Synthetic Dialogue Generation for Interactive Conversational Elicitation & Recommendation (ICER)
Moonkyung Ryu, Chih-Wei Hsu, Yinlam Chow, Mohammad Ghavamzadeh, Craig Boutilier
TL;DR
ICER tackles data scarcity in conversational recommender systems by integrating a behavior-grounded user simulator with LM-prompted dialogue refinement to generate realistic, multi-turn conversations. It introduces MD-DICER, a 100K MovieLens-based CRS dataset, and demonstrates that LM prompting yields more natural, consistent, and informative dialogues than templatized templates. Human and automated evaluations show that ICER-generated dialogues enhance user modeling and downstream LM-based recommendations, especially when preference elicitation and critiquing are involved. The work offers a reproducible methodology and dataset to advance behaviorally aware language-agent CRSs in data-scarce settings.
Abstract
While language models (LMs) offer great potential for conversational recommender systems (CRSs), the paucity of public CRS data makes fine-tuning LMs for CRSs challenging.
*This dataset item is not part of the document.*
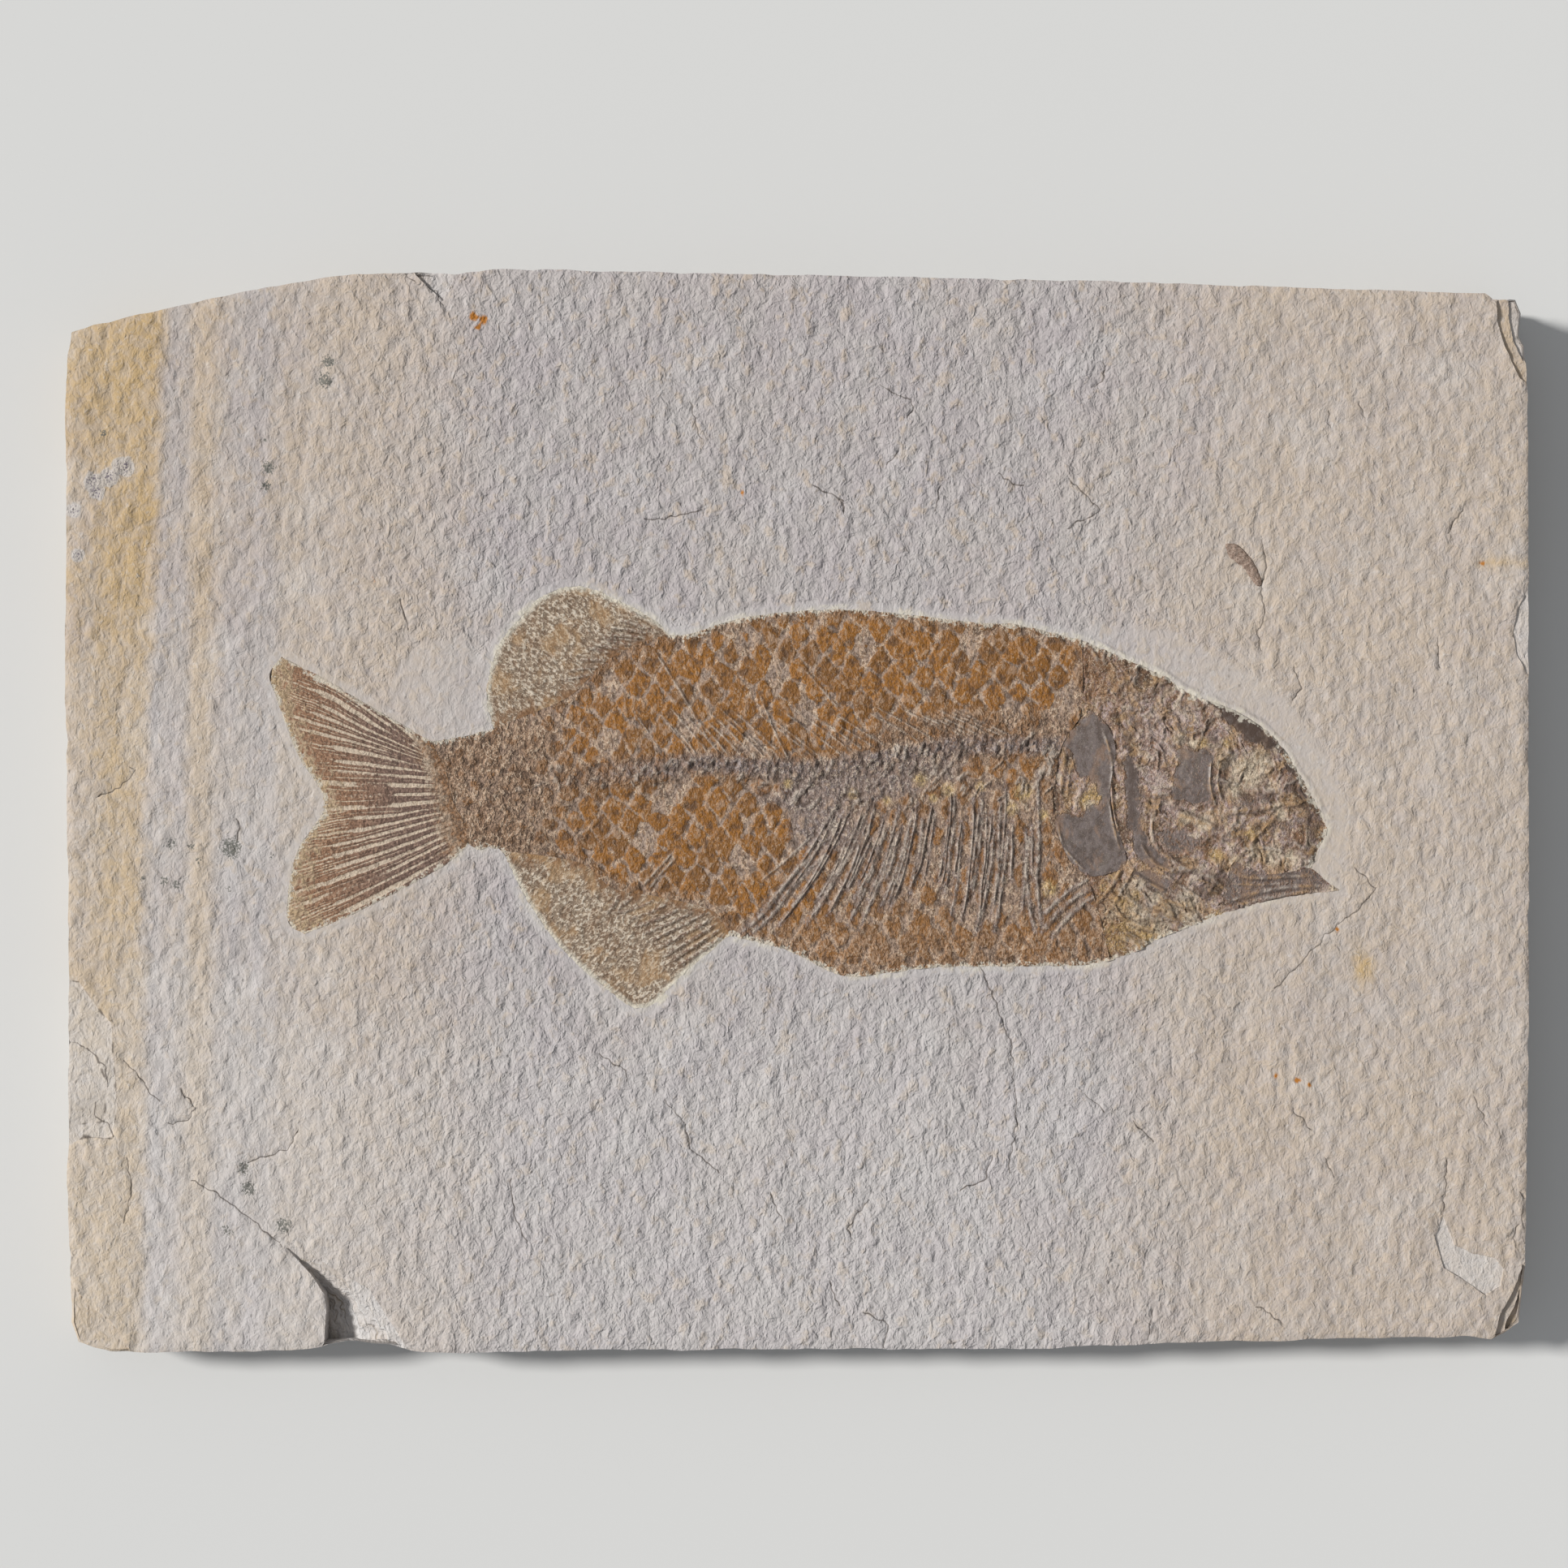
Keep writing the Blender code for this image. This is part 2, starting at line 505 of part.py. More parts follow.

In response, LMs as user simulators qua data generators can be used to train LM-based CRSs, but often lack behavioral consistency, generating utterance sequences inconsistent with those of any real user. To address this, we develop a methodology for generating natural dialogues that are consistent with a user's underlying state using behavior simulators together with LM-prompting. We illustrate our approach by generating a large, open-source CRS data set with both preference elicitation and example critiquing. Rater evaluation on some of these dialogues shows them to exhibit considerable consistency, factuality and naturalness.